I didn’t immediately recognize the two faces in the parcel so I took them in to school the next day to show Paul Keogh, a boy who had three different Luke Skywalkers and the thing that looks like a dog and the thing that looks like half a dog.
He immediately identified them. I had got Medibot and Ree-yees, about the two most obscure Star Wars action figures you could get. Medibot appears for a few moments sewing Luke’s new hand back on in Empire Strikes back and Ree yees is in a tracking shot in Jabba’s lair. In modern celebrity terms they were the guys who did the raps in Aqua’s Barbie Girl.
But I wasn’t going to give up. And for a full year I’d attempt to replicate the ecstasy of those TV ads with my two figures who had no plot, no backstory and no adventures to go on. They were characters with no characters. Although I didn’t know it at the time, our games closely remsembled aspects of the work of Irish dramatist Samuel Beckett.
“Shall we go down the end of the garden,” Ree-Yees would say.
“Seriously, what’s the point Ree Yees?” Medibot would wonder.
“Well it might be a nice way to pass the time, you know, till something happens, till someone comes along.”
That someone was a friend, or an adversary. Someone who would give meaning to Medibot and Ree Yees lives. Or maybe a dog or a half a dog shaped vehicle to take them away from it. But it never came. Mum and dad were unmoved by the advertising push for these badly moulded plastic soldiers that didn’t do anything and cost too much money.

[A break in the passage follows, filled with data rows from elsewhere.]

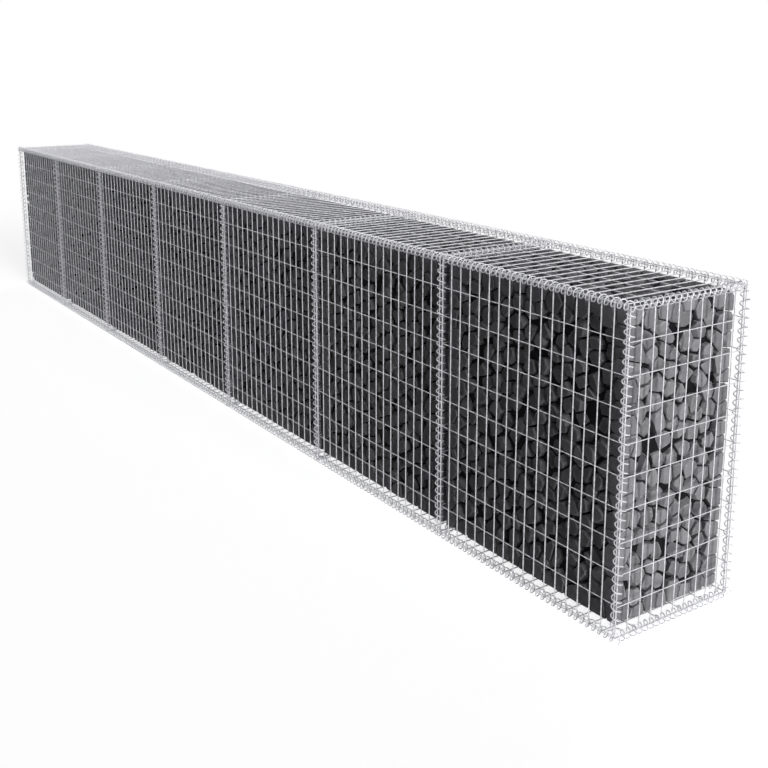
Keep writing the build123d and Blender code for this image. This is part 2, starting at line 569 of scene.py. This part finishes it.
class GabionWireSettings(bpy.types.PropertyGroup):
    """Sizes and colours of the welded mesh"""

    bar_diameter: size_setting("Bar diameter", "Wire of the bars", 4 * MM)
    tie_diameter: size_setting("Tie diameter", "Wire of the ties", 3 * MM)
    weld_depth: size_setting("Weld depth", "How far a tie is pressed into a bar", 0.4 * MM)
    panel_pitch: size_setting("Panel pitch", "Between the bars of a panel along the basket", 49.5 * MM)
    end_pitch: size_setting("End pitch", "Between the bars of an end panel or a partition", 50 * MM)
    tie_pitch: size_setting("Tie pitch", "Between ties", 100 * MM)
    sides: IntProperty(name="Sides", description="Facets round a wire", default=8, min=3)
    zinc: colour_setting("Zinc", "Bright zinc", "#E6E6E9")
    dull_zinc: colour_setting("Dull zinc", "Weathered zinc", "#CECED2")


class GabionSpiralSettings(bpy.types.PropertyGroup):
    """Sizes of the lacing spirals"""

    coil_diameter: size_setting("Coil diameter", "Outside of the turns", 33 * MM)
    wire_diameter: size_setting("Wire diameter", "Wire of the spirals", 4 * MM)
    upright_pitch: size_setting("Upright pitch", "Pitch of the standing spirals", 1 / 35)
    edge_pitch: size_setting("Edge pitch", "Pitch along the long edges", 24.75 * MM)
    cross_pitch: size_setting("Cross pitch", "Pitch from front to back", 25 * MM)
    steps: IntProperty(name="Steps per turn", description="Segments in one turn", default=12, min=6)
    sides: IntProperty(name="Sides", description="Facets round the wire", default=6, min=3)


class GabionStoneSettings(bpy.types.PropertyGroup):
    """Sizes and colours of the stone fill"""

    size: size_setting("Size", "Typical width of a stone", 55 * MM)
    tallness: FloatProperty(name="Tallness", description="Height over width of a stone", default=1.04)
    gap: size_setting("Gap", "Between neighbouring stones", 6.5 * MM)
    wear: size_setting("Wear", "Width of the worn edges", 4 * MM)
    unevenness: FloatProperty(name="Unevenness", description="Tilt of the outer faces", default=0.05)
    sunk: FloatVectorProperty(
        name="Sunk",
        description="The least and the most that a sunk stone lies back",
        size=2,
        default=(5 * MM, 15 * MM),
        unit="LENGTH",
    )
    sunk_share: FloatProperty(name="Sunk share", description="How many stones are sunk", default=0.25)
    missing_share: FloatProperty(
        name="Missing share", description="How many stones leave a hole", default=0.005
    )
    heaped: size_setting("Heaped", "How far the stones rise above a level fill", 9 * MM)
    core_depth: size_setting("Core depth", "From the stones' faces to the core", 22 * MM)
    seed: IntProperty(name="Seed", description="Picks another heap", default=11, min=0)
    # Painted shade: the near-black that the core behind the stones takes, standing for the shade in the gaps
    # between them
    deep_shade: colour_setting("Deep", "Rock behind the stones", "#1D1D1F")
    dark: colour_setting("Dark", "Darkest stone", "#78787B")
    light: colour_setting("Light", "Palest stone", "#A9A8AB")
    # Partly dust and partly a painted highlight where light would catch the worn edges
    rim_dust_and_highlight: colour_setting("Rim", "Dusty worn edge", "#B9B8BA")


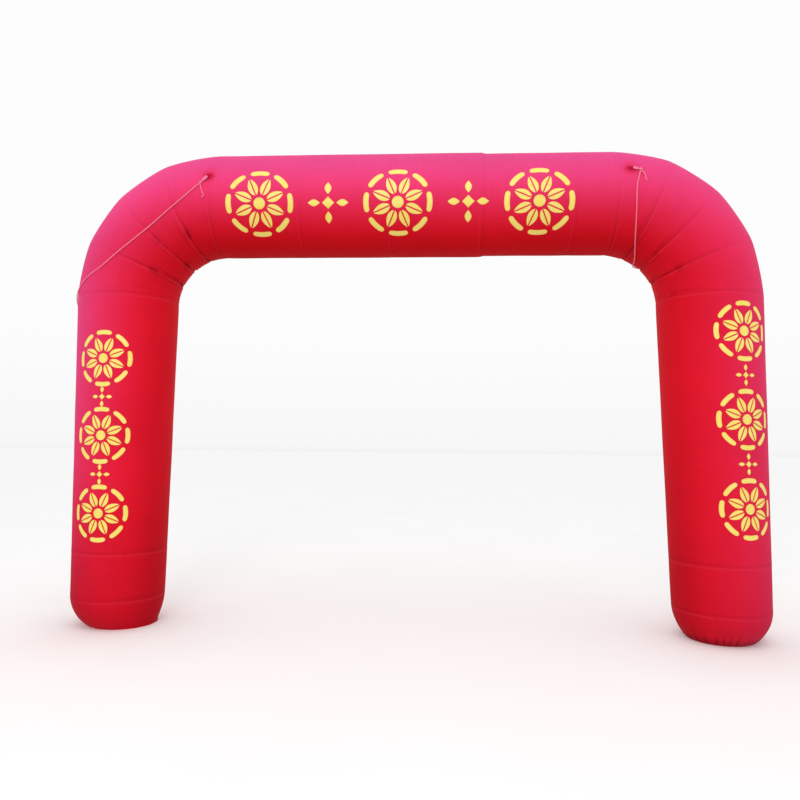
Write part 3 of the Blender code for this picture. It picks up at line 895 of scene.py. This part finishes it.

Medibot and Ree Yees continued their jeopardyless , pointless existence for another year. Sometimes they would get in the bath with me, sometimes they’d come to school in my pockets, all the while, unaware why. Like two work colleagues on a perpetual business trip, with no idea who they worked for or what they were supposed to be doing.
By the following Christmas a new toy had come along. “PLEASE MUM AND DAD. It’s all I want. You could be making a huge mistake.
David they are awful. You’ll be sick of it in a week.
Thankfully they relented and for my 9th birthday I received my first Yamaha Portasound PSS 260 Keyboard.
Later that year while doing nothing in particular, Medibot and Re Yees were eaten by the actual dog.